Alternative hypothesis: true odds ratio is not equal to 1 p = 0.279528 95% confidence interval: 0.6356085 4.692326

The McNemar is the approximate version, but the exact version gives the same conclusions (strong rejection of the null).

My question is: how can i understand such a large difference between $\chi^2$ and McNemar ?

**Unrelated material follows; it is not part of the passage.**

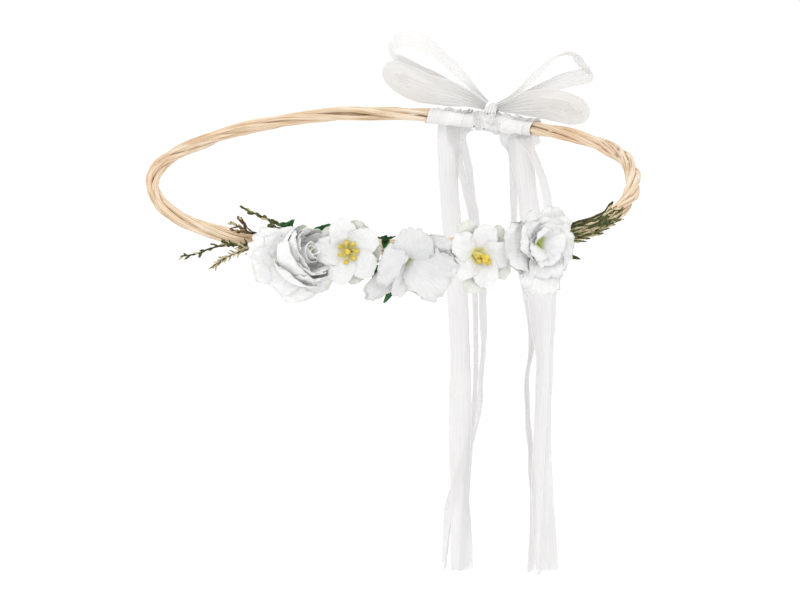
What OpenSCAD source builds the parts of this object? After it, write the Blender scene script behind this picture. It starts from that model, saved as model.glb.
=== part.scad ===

• The McNemar test is designed for paired data, isn't it? So you cannot compare its output with that of Pearson or Fisher which assumes independent samples... – chl Sep 13 '10 at 13:40
• OK, can you put your comment as answer? – user603 Sep 13 '10 at 14:08
• Don't know if your udpate calls for a new answer, anyway I'll continue to comment on. For a given # of cases, power for detecting an effect can be increased by selecting more controls than cases (which also come into play in CIs width). Power increases as one moves from a 1:1 to a 1:2 matching but the benefits are less interesting above that ratio. However, it is still useful to have more controls in case of exclusion during sensitivity analysis or things like that. If you're interested in CC design, look at this Lancet series, j.mp/aZWRrg – chl Sep 13 '10 at 18:29
• This is a good example of not properly defining your hypothesis test - i.e. what question you want to answer. Just compute the chi-square statistic and whether or not the null was rejected, without actually saying what the null is. Computer packages are incredibly good at making this easy. – probabilityislogic Jul 2 '11 at 12:28

## 1 Answer

Because the null hypothesis your McNemar test tests, is not the same as the one tested by the $\chi^2$ test. The McNemar test actually tests whether the probability of 1-2 equals that of 2-1 (say first number is the row and second the column). If you switch columns, then you get a completely different outcome. The $\chi^2$ test just tests whether the frequencies can be calculated from the marginal frequencies, which means both categorical variables are independent.

To illustrate in R :

> x <- matrix(c(39,49,9,19),ncol=2)

> y <-x[,2:1]

> x
[,1] [,2]
[1,]   39    9
[2,]   49   19

> y
[,1] [,2]
[1,]    9   39
[2,]   19   49

> mcnemar.test(x)

McNemar's Chi-squared test with continuity correction

data:  x
McNemar's chi-squared = 26.2241, df = 1, p-value = 3.04e-07

> mcnemar.test(y)

McNemar's Chi-squared test with continuity correction

data:  y
McNemar's chi-squared = 6.2241, df = 1, p-value = 0.01260

> chisq.test(x)

Pearson's Chi-squared test with Yates' continuity correction

data:  x
X-squared = 0.8447, df = 1, p-value = 0.3581

> chisq.test(y)

Pearson's Chi-squared test with Yates' continuity correction

data:  y
X-squared = 0.8447, df = 1, p-value = 0.3581


It is obvious the result of the McNemar test is completely different depending on which column comes first, whereas the $\chi^2$ test gives exactly the same outcome. Now why is this one non-significant? Well, take a look at the expected values :

> m1 <- margin.table(x,1)/116

> m2 <- margin.table(x,2)/116

> outer(m1,m2)*116
[,1]     [,2]
[1,] 36.41379 11.58621
[2,] 51.58621 16.41379


Pretty close to the table you have.

So both tests are not disagreeing at all. The $\chi^2$ rightfully concludes that both variables are independent, i.e. the counts in one variable are not influenced by the other and vice versa, and the McNemar test rightfully concludes that the probability of being first row-second column (0.07) is not the same as being second row-first column (0.42).